Около года я не мог нахвалиться на здоровье и забыл, что такое бессонница, а вчера после того, что ты побывал у нас, я места себе не находил от отвращения к жизни и самому себе, и двойная порция снотворной отравы не дала мне сна.
И дело не в вине и твоих отступлениях от правил приличия, а в том, что я давно оторвался и ушел от серого, постыдного, занудливого прошлого, и думал, что забыл его, а ты с головы до ног его сплошное воплощенное напоминание.

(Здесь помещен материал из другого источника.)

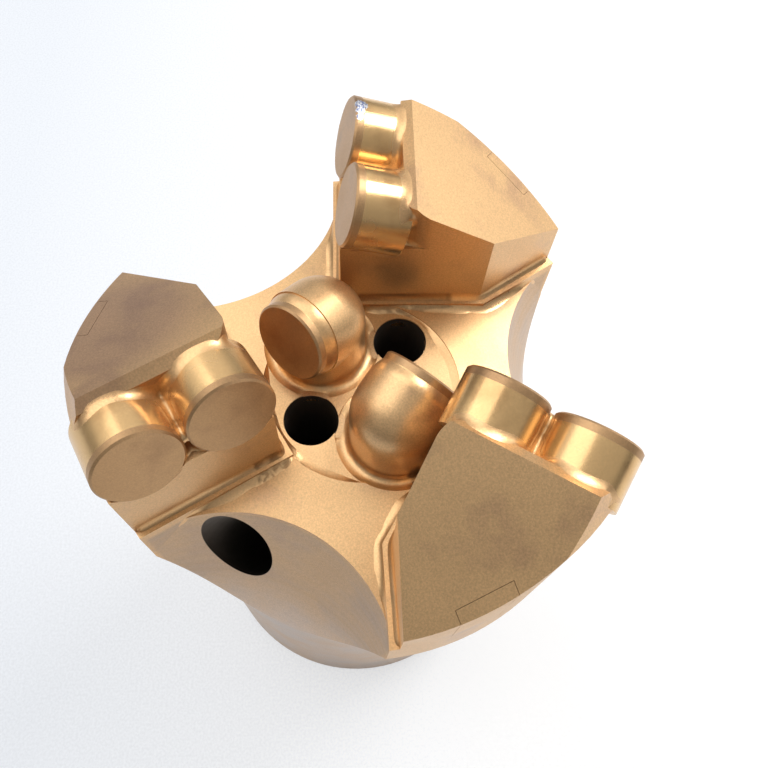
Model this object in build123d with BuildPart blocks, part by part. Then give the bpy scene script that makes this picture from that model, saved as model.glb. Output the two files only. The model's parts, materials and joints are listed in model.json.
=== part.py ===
"""Three-wing PDC drill bit: a steel body with brazed-in polycrystalline diamond cutters.

The origin is the centre of the flat shank face that the bit stands on, and +Z runs up the
bit axis to the crown. The first wing lies along +X. Cutting turns the bit counter-clockwise
seen from above, so each wing carries its cutters on its +Y side.
"""
from build123d import *
from math import cos, radians, sin
import os

# ---- Body of revolution -------------------------------------------------------------
wing_count = 3
gauge_radius = 60.8
shank_radius = 50.5
shank_top_height = 94.2
gauge_pad_bottom = 133.7
floor_height = 148.9
floor_outer_drop = 2.4
shank_chamfer = 2.0

# ---- Central recess turned in the floor ---------------------------------------------
recess_radius = 23.8
recess_depth = 1.0

# ---- Wings, measured in each wing's own frame: X outwards, Y towards its cutters -----
leading_face_y = 4.9
inner_flank_x = 24.3
inner_corner_y = -30.1
trailing_corner_x = 36.3
trailing_corner_y = -48.8
crest_height = 184.4
crest_y = -11.9
crown_slope = 0.6
land_front_y = -9.5
land_front_drop = 1.8
pocket_block_drop = 13.0
shoulder_width = 3.2
shoulder_drop = 6.9
inner_corner_radius = 6.0
foot_step_width = 1.9
foot_step_height = 0.9

# ---- Junk slots between the wings ---------------------------------------------------
slot_angle = 35.5
slot_half_width = 37.7
slot_mouth_depth = 24.3
slot_mouth_sag = 37.7
slot_foot_clearance = 2.7
slot_foot_sag = 1.2

# ---- Cutters ------------------------------------------------------------------------
cutter_diameter = 19.05
cutter_length = 13.2
diamond_thickness = 2.0
cutter_edge_chamfer = 0.45
braze_gap = 0.1
cutter_face_y = 3.5
cutter_back_rake = 16.0
outer_cutter_inset = 8.7
outer_cutter_drop = 7.7
inner_cutter_inset = 28.8
inner_cutter_drop = 6.9

# ---- Centre cutters and their barrels ------------------------------------------------
centre_cutter_rise = 14.9
centre_cutter_rake = 18.0
far_cutter_radius = 17.1
far_cutter_azimuth = 75.6
far_cutter_facing = 137.4
near_cutter_radius = 14.1
near_cutter_azimuth = 255.0
near_cutter_facing = 322.9
barrel_wall = 1.1
barrel_front_setback = 4.8
barrel_length = 10.7
barrel_recess_margin = 3.4
barrel_recess_depth = 0.8

# ---- Gauge inserts ------------------------------------------------------------------
insert_angle = -37.4
insert_width = 11.5
insert_thickness = 3.0
insert_drop = 34.6

# ---- Water ways and the box connection ------------------------------------------------
water_hole_radius = 6.5
near_hole_distance = 14.4
near_hole_azimuth = 122.8
far_hole_distance = 16.1
far_hole_azimuth = 323.1
side_hole_radius = 7.4
side_hole_distance = 44.8
side_hole_height = 131.1
side_hole_angle = -16.3
side_hole_heading = -18.1
side_hole_pitch = 69.8
side_hole_lead = 18.0
side_hole_length = 58.0
counterbore_radius = 38.9
counterbore_depth = 15.9
thread_mouth_radius = 36.9
thread_depth = 92.0
thread_taper = 0.125
plenum_radius = 26.0
plenum_height = 118.0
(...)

Я давно просил тебя не произносить мне здравиц. Ты этого не умеешь. Я терпеть не могу твоих величаний. Я не люблю, когда ты меня производишь от тонкости, от совести, от моего отца, от Пушкина, от Левитана. Тому, что безусловно, не надо родословной. И не надо мне твоей влиятельной поддержки в целях увековечения. Как-нибудь проживу без твоего покровительства. Ты в собственной жизни, может быть, привык к преувеличениям, а я не лягушка, не надо меня раздувать в вола. Я знаю, я играю многим, но мне слаще умереть, чем разделить дым и обман, которым дышишь ты.